-
Enhancement
-
Resolution: Unresolved
-
Major
-
None
-
None
-
False
-
-
False
Feature request or enhancement
Introduce a new configuration option to the PostgreSQL connector to allow users to treat the Replication Slot as the durable source of truth.
Which use case/requirement will be addressed by the proposed feature?
When the Debezium PostgreSQL connector starts, it compares the LSN recorded in its offset store with the LSN reported by the replication slot. Currently, if the stored offset is behind the slot (offset_lsn < slot_lsn), Debezium enforces a "Fail Fast" policy, crashing with the error: "Saved offset is before replication slot's confirmed lsn".
While this protects against data loss from re-created slots, it also forces operators to perform a full re-snapshot of the database to recover from benign scenarios where the mismatch is due to a deliberate intervention.
- Treating the Slot as the Durable Source of Truth Similar to how Kafka's auto.offset.reset configuration allows consumers to opt-in to trusting the broker's position when their local state is invalid, Debezium should allow users to opt-in to trusting the PostgreSQL Replication Slot's position. If the connector's offset store is stale, the connector could then "jump ahead" to the Slot's position rather than failing.
Key Use Cases:
- Respecting Manual Intervention: If an operator manually advances the slot (via pg_replication_slot_advance) to skip corrupted WAL, it should be possible to configure Debezium to respect this change instead of refusing to start. At Zalando, we make use of the ephemeral MemoryOffsetBackingStore store to allow us to do just this.

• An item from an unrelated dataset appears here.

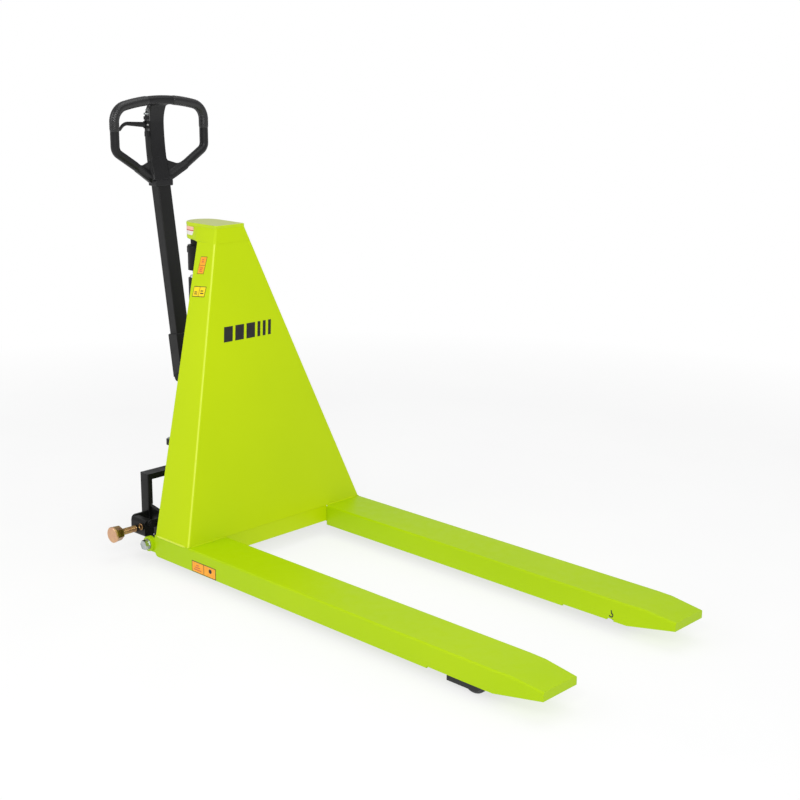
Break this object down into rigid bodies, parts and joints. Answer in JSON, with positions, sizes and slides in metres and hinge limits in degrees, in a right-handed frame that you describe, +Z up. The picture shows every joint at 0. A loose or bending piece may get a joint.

- Recovering from Unmonitored WAL Advancement: In idle scenarios, DBZ-9641 allows users to opt-in to allowing non-monitored events to advance the replication slot beyond the connector's offset. Users who make use of durable OffsetBackingStores that want to use this feature will need a way to accept this new slot position without a hard failure.
Implementation ideas (optional)
Deprecate the boolean slot.seek.to.known.offset.on.start and introduce the enum offset.mismatch.strategy. This defines behavior during startStreaming when offset_lsn and slot_lsn differ.
Proposed Enum Values:
- FAIL (Default)
- Behavior: Throw an exception if LSNs do not match.
- Rationale: Preserves current safety. Forces human intervention to investigate potential data loss (Parallels Kafka auto.offset.reset = none).
- TRUST_OFFSET
- Behavior: If offset_lsn > slot_lsn, advance the Slot to the offset LSN. If offset_lsn < slot_lsn, fail.
- Rationale: Replaces slot.seek.to.known.offset.on.start = true. Prioritizes "At-Least-Once" delivery to prevent re-streaming duplicates after a crash where the offset was committed but the slot flush failed.
- TRUST_SLOT
- Behavior: If offset_lsn < slot_lsn, advance the Connector Offset ("jump ahead") to the slot's LSN. If offset_lsn > slot_lsn, fail.
- Rationale: Solves the "Hard Reset" problem. Allows recovery from WAL advancement by treating the database slot as the source of truth.
- TRUST_GREATER_LSN
- Behavior: Automatically synchronize to max(offset_lsn, slot_lsn).
- Rationale: A "self-healing" mode for advanced users who want to recover from both crash-before-flush AND deliberate wal-advance scenarios automatically.
Code Location: Minimal changess to logic in PostgresReplicationConnection#startStreaming, that determins the starting LSN before the createReplicationStream call.